The lifelessness of the publication reveals the absence of a sense of humor. But this is a kind of Grace and cannot be demanded. One might reasonably have expected, however, a concern with the life of ideas which exists (hopefully) behind the movement of academic politics. Instead he is given a summary of the CRIMSON's front page and probably of a few meetings with Deans. It makes one wonder whether anything did transpire in the University besides the endless talk about expansion, besides the reports on the growth of religion (treating it like some kind of stock quotation), besides clanking of the machinery of political clubs, the Student Council, and all of the other Activities.
Perhaps this was what "life" at Harvard was this year. But we have an inkling of something different. We remember the excitement when Hugh Gaitskell came, and the talk that went on afterwards. We know that Buttrick and Tillich actually said things, as well as attending to their functions. We know that i.e. lived, and passed quietly away, for a reason, not merely because it was a "minor publication" and therefore unfunctional. We know that the visiting professors were doing more than visiting, that professors in general were involved with something more than numbered courses. Something was alive somewhere in the University.

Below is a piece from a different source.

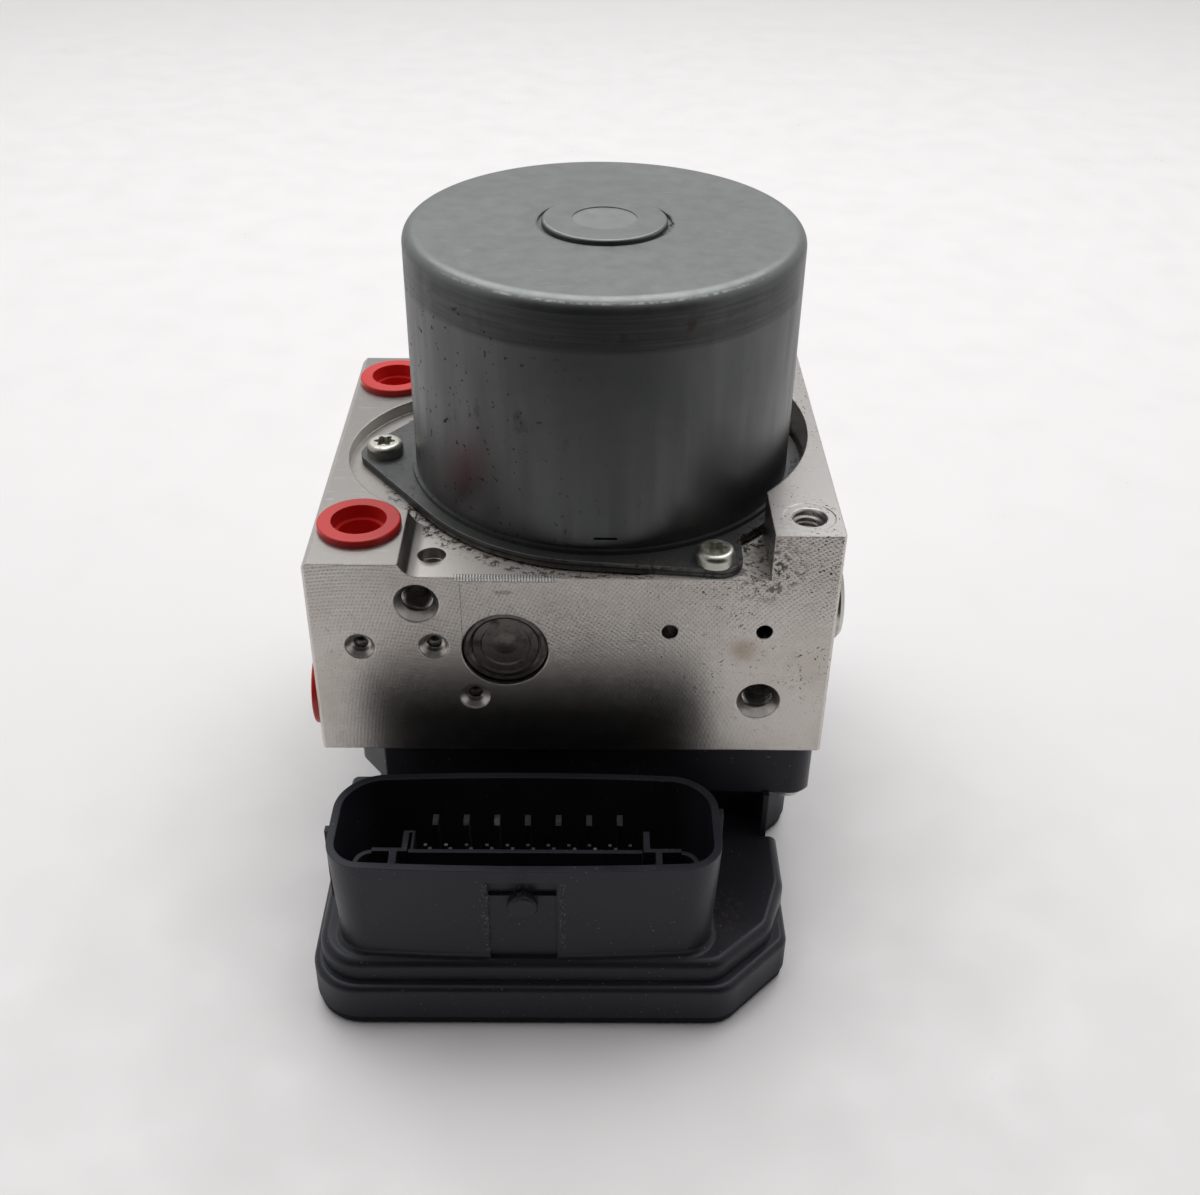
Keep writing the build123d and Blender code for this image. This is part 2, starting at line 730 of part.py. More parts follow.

Yet perhaps the Yearbook has given us an accurate record of undergraduate failure to react to these things. Its inadequacies reinforce the observations which have already been made about our generation--that we are humorless, dry, undirected, inconclusive like the Yearbook, quiet. Or perhaps the trouble is Harvard, a Harvard with maturity and an inconclusive orthodoxy. Whether the fault is in our generation, feeling baffled and helpless, or merely in an aged and bloodless Harvard, Seniors will presently discover.